The sudden, arbitrary nature of life and death is an ongoing puzzle for Williams’s characters. In "The Other Week," Francine tells Dennis, a lovelorn gardener mourning the death of his long-ago nanny: "Now, it sounds as though you had a very fortunate childhood until you didn’t. It’s what I always think when I see cows grazing in the fields . . . that they have a very nice life until they don’t."

A dead man mystifies his friends in "Substance" by burdening each of them with one of his odd belongings. Guilty and annoyed, they begin the slow process of discarding the objects — except for Louise, who has been left a dog. Ambivalent at first, she grows attached to the animal, refusing even to sell it to the dead man’s brother. Then in the course of moving to a new apartment, all of her worldly possessions (except the dog) are stolen. As she mourns her grandmother’s silver tea service, a friend reminds her that she never used it. " ‘But it’s gone,’ " she responds plaintively. And then thinks to herself: "It was gone, of course, but there was something else, something worse. She had made all these choices. She had discarded this and retained that and it hadn’t mattered."
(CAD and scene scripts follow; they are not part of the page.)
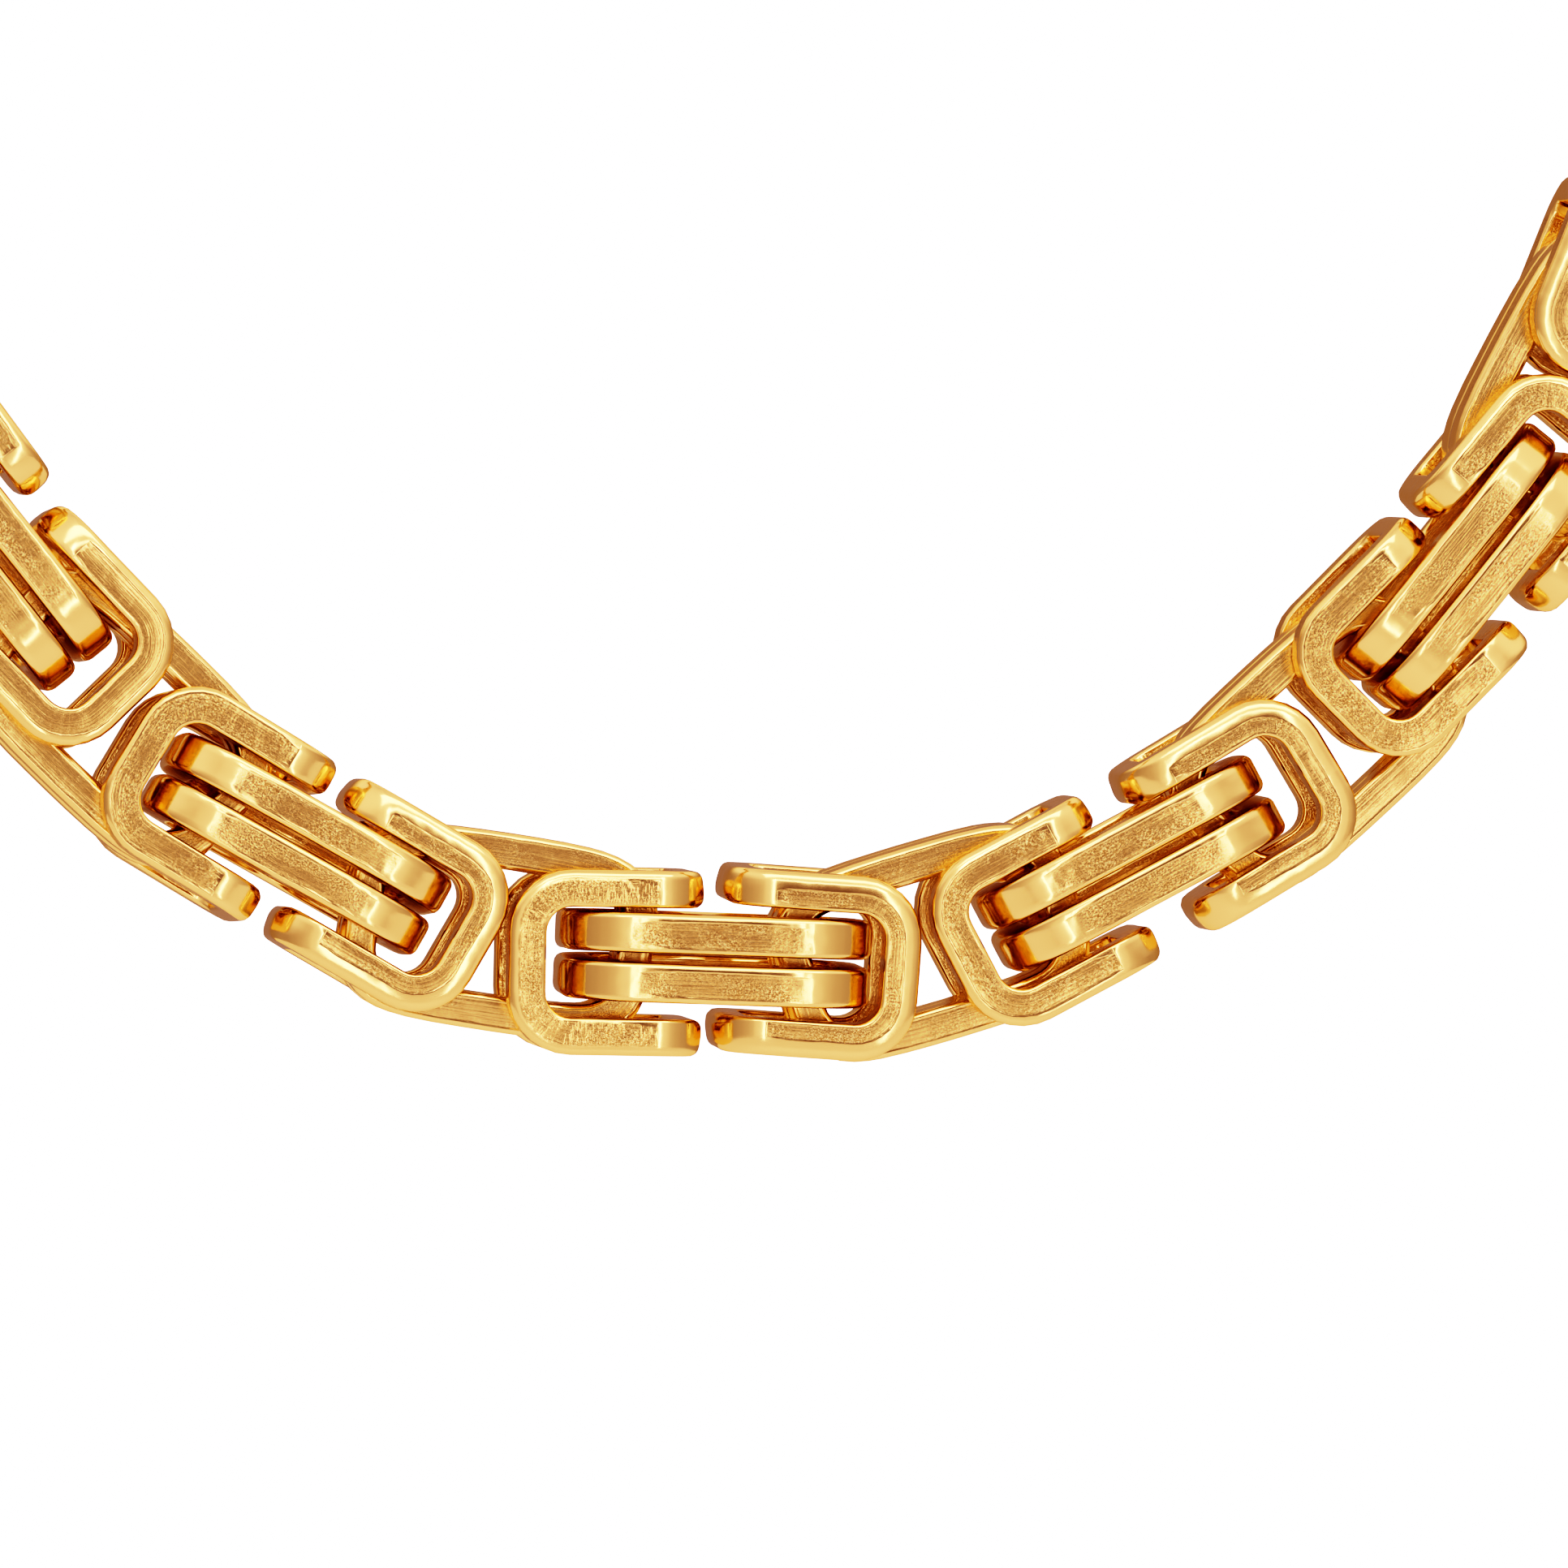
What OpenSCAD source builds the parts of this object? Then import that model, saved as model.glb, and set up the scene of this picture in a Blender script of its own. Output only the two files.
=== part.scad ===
// Byzantine neck chain: a whole loop of flat links, as it hangs round a neck.
// Millimetres. +Z is up, -Y is the front. The origin is at the nape, where the neck carries the chain.

/* [Flat ring, used for the centre and the side links] */
// Outer length of a ring
ring_length = 15.9; // [12:0.1:22]
// Outer width of a ring
ring_width = 10.1; // [8:0.1:13]
// Width of the ring's bar, seen on its flat face
ring_bar = 1.85; // [1.5:0.05:2.5]
// Thickness of the ring's plate
ring_thick = 2.05; // [1.5:0.05:2.4]
// Outer radius of the ring's corners
ring_corner = 3.2; // [2.6:0.1:4]

/* [Pairs] */
// Gap between the two centre links of a station, at the middle of their width
centre_gap = 0.3; // [0.3:0.05:0.8]
// Share of that gap by which they gape at the front and close at the back
centre_gape = 0.55; // [0:0.05:0.65]
// Gap between the two side links of a pair
side_gap = 0.2; // [0.15:0.05:0.4]
// Free length where a centre pair and a side pair hook into each other
hook_slack = 1.12; // [0.8:0.01:1.6]

/* [Folded link] */
// Length of a folded link, from its spine to its tips
fold_length = 10.1; // [9:0.1:12]
// Thickness of each of its two halves
fold_thick = 2.05; // [1.5:0.05:2.4]
// Width of its spine, seen from the front
fold_spine = 2.0; // [1.4:0.02:2.4]
// Width of its two arms, seen from the front
fold_arm = 1.85; // [1.4:0.05:2.4]
// Wall left at its tips, where the two halves join
fold_tip = 1.7; // [1.4:0.1:2.2]
// Outer radius of its corners at the spine
fold_corner = 3.2; // [2.4:0.1:4]
// Radius of the corners of its opening
fold_inner_corner = 0.9; // [0.6:0.1:1.8]
// Outer radius of the bend at its tips
fold_bend = 2.5; // [1.5:0.1:3.2]
// Clear height on each side of the centre pair, inside its opening
centre_clear = 0.65; // [0.6:0.05:1]
// Clear depth on each side of the side pair, inside its fold
fold_clear = 0.25; // [0.2:0.05:0.5]
// Clear length between a centre link's end and the spine
end_clear = 0.75; // [0.5:0.05:1.2]

/* [Clasp] */
// Length of the clasp
clasp_length = 26; // [20:1:40]
// Length of the eye at each end of the clasp
clasp_eye = 5; // [4:0.1:7]
// How much closer than elsewhere the folded links sit to the clasp
clasp_draw = 0.3; // [0:0.1:0.5]

/* [Loop] */
// Stations on each side of the one at the front
side_stations = 9; // [8:1:12]
// Radius of the low front of the loop
front_radius = 43.6; // [38:0.1:60]
// Turn of the low front on each side, in degrees
front_turn = 45; // [35:1:60]
// Radius of the flatter stretch above it
flank_radius = 80; // [60:1:120]
// Height above the lowest link where the loop starts to lean back over the shoulder
drape_start = 42; // [40:1:60]
// Radius of that lean
drape_radius = 60; // [50:1:90]
// Angle of the lean, in degrees
drape_angle = 70; // [40:1:80]

/* [Hidden] */
$fn = 48;

// How the links of the photographed front lie, as small shifts from the even route. Places are in
// pitches from the front, lengths in mm, turns in degrees. Every other link lies evenly.
// Centre pairs: [place, along, inward, turn, roll]
centre_lie = [
    [-2, -0.3, -0.3, 2, -2],
    [-1, -0.4, -0.2, 1, -3],
    [0, -0.2, 0.2, -1, 0],
    [1, -0.2, 0, 0, -1],
    [2, 0.7, 0.1, 0, 0],
    [3, 0.3, 0.4, 1, 0],
];
// Side pairs: [place, along, inward, turn, roll]
side_lie = [
    [-1.5, -0.3, -0.7, 1, -4],
    [-0.5, -0.3, -0.2, 7, -1],
    [0.5, -0.2, -0.2, 3, 0],
    [1.5, 0.1, -0.5, 0, -1],
    [2.5, 0.9, 0.3, 3, 0],
    [3.5, 0.3, -0.3, 0, 0],
];
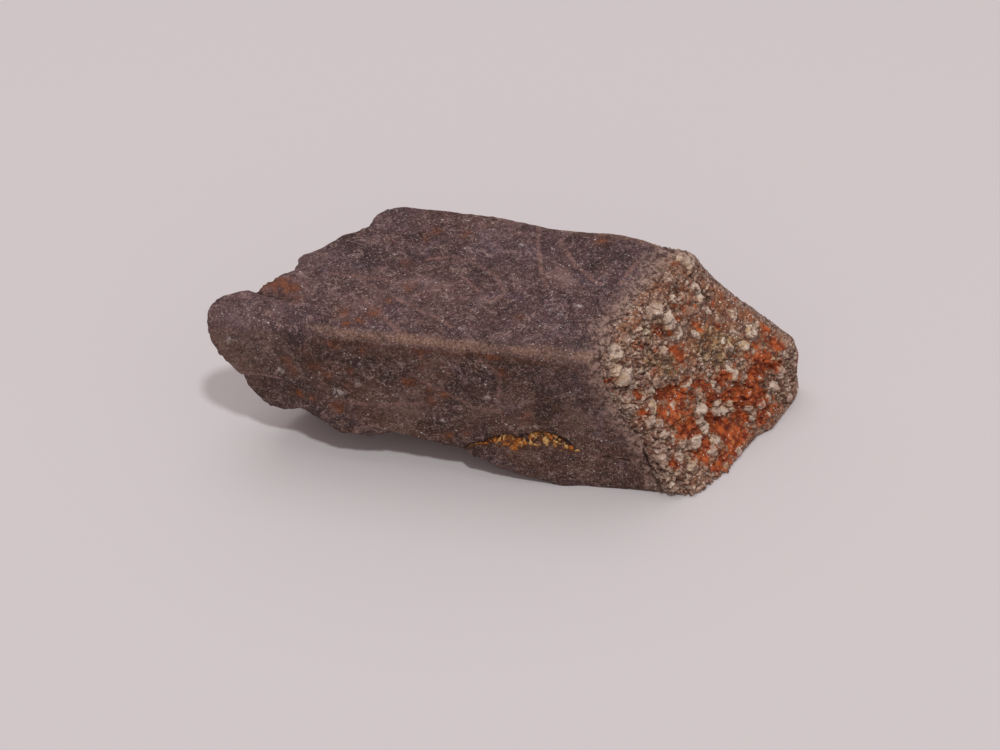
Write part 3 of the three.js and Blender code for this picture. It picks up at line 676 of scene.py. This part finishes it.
def crust_points():
    """Places, quads and surface measures of the end crust."""
    p, quads, normal, in_from_border, in_from_rim = crust_level()
    x, y, z = p.T
    warped = p + 0.3 * np.stack([rough(p, 0.6, 4, turn) for turn in (3.0, 7.0, 13.0)], 1)
    big, big_edge, _ = facets(warped, BIG_CRUMB, 2.0)
    middle, middle_edge, middle_tone = facets(warped, MIDDLE_CRUMB, 5.0)
    small, small_edge, small_tone = facets(warped, SMALL_CRUMB, 9.0)
    shade = small_tone - 0.5
    rust_gap = spot_gap(RUST_SPOTS, y, z) - 0.15 * in_oval(RUSTY_HOLLOW, y, z, 1.4)

    crumbs = 0.12 * middle + 0.13 * small + 0.2 * ease(middle_edge / 0.4) + 0.06 * ease(small_edge / 0.4)
    height = 0.18 * big + crumbs - 0.10 * ease(1 - big_edge / 0.14) - 0.1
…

That yawning indifference of fate and our inability to encompass it lie at the heart of these stories. A woman begs to have her fortune told, only to find she can’t read the language in which it’s written. A doomed librarian proclaims, "Words aren’t much more than a waste product now, space junk. We’re living post-literately. It’s all gleanings and tailings." Honored Guest is not a comforting or a comfortable book, but it buzzes with life. Far from being gloomy, Williams’s fiction embodies a weirdly exultant energy as it explores the edges of what can be a very nice life — until something happens to change it.